Industry prepares for Irma
Days after the hurricane hit, Deborah De La Flor, of De La Flor Gardens in Cooper City, Florida, had collected badly needed donations — toiletries, water, diapers and much more — and, with the help of Southern Floral Company in Houston, delivered them to storm victims in need.

This week, De La Flor finds herself in a much different position, as Hurricane Irma barrels toward Florida, disrupting the industry supply chain and putting at risk growers, wholesalers, retailers and suppliers in its still uncertain path.

“Right now, we are preparing and trying to manage all of the unknowns,” said Christine Boldt, executive vice president of the Association of Floral Importers of Florida. “Importers are working hard to get flowers into Miami so they can get them out to the customers.”

Steve Catando, purchasing manager for DV Flora, said the company has been preparing for the storm since Tuesday morning. “There is significant concern about how this will affect us and the industry overall,” he said. “Miami is the single and major hub for our South American products.
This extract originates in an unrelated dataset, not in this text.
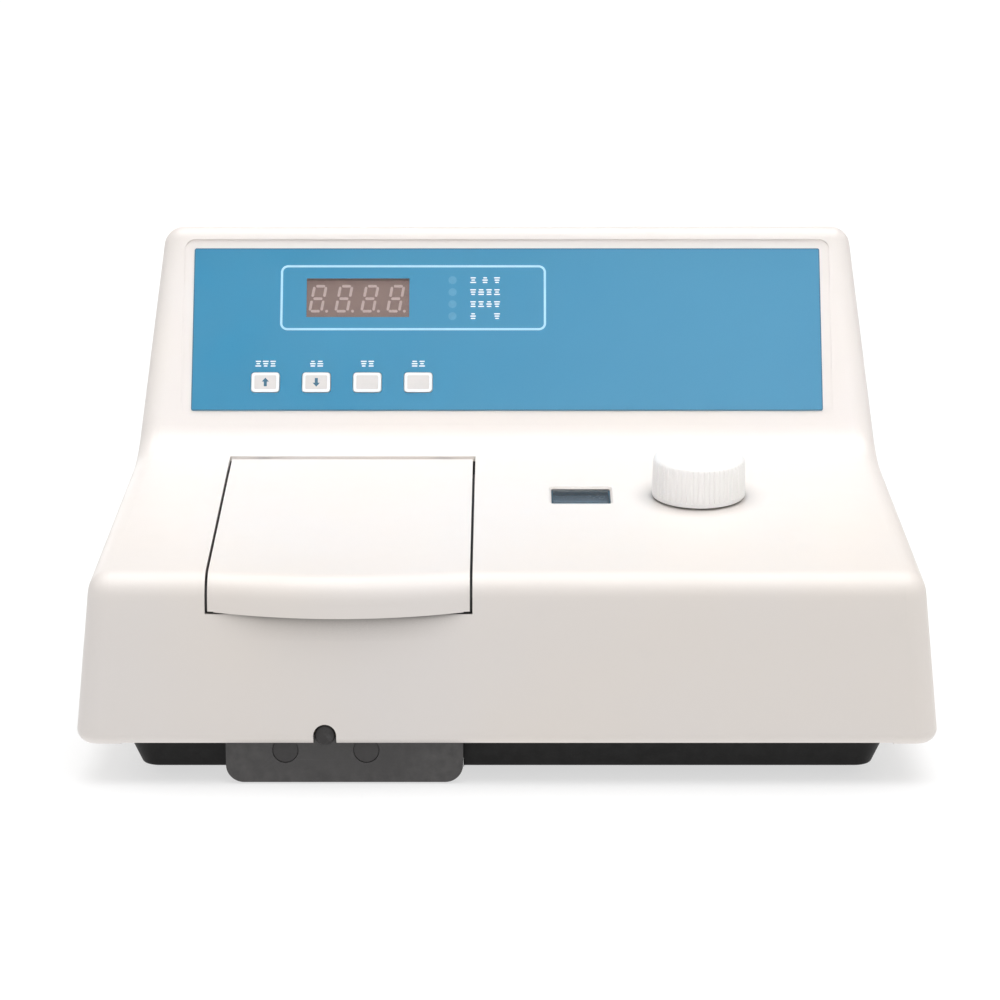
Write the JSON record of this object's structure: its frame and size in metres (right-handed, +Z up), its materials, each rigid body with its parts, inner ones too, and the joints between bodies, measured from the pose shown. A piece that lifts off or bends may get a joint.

We are actively and aggressively making logistical changes and trying to advance our shipments now so that we have a good supply for our customers.”

Oscar Fernandez of Equiflor/Rio Roses said everyone in South Florida is “very concerned.”

“Some trucking companies have already canceled service on Friday,” said Fernandez, a member of the Society of American Florists’ Wholesalers Council. “We are urging all of our customers to take as many flowers as possible from their Friday through Monday orders. Regardless of where the hurricane ends up passing through, we are convinced there will be a disruption to the business.”

In Seville, Florida, Jana Register of FernTrust Inc. said the company is already dealing with changes to trucking routes — and hoping that the storm’s path shifts farther east.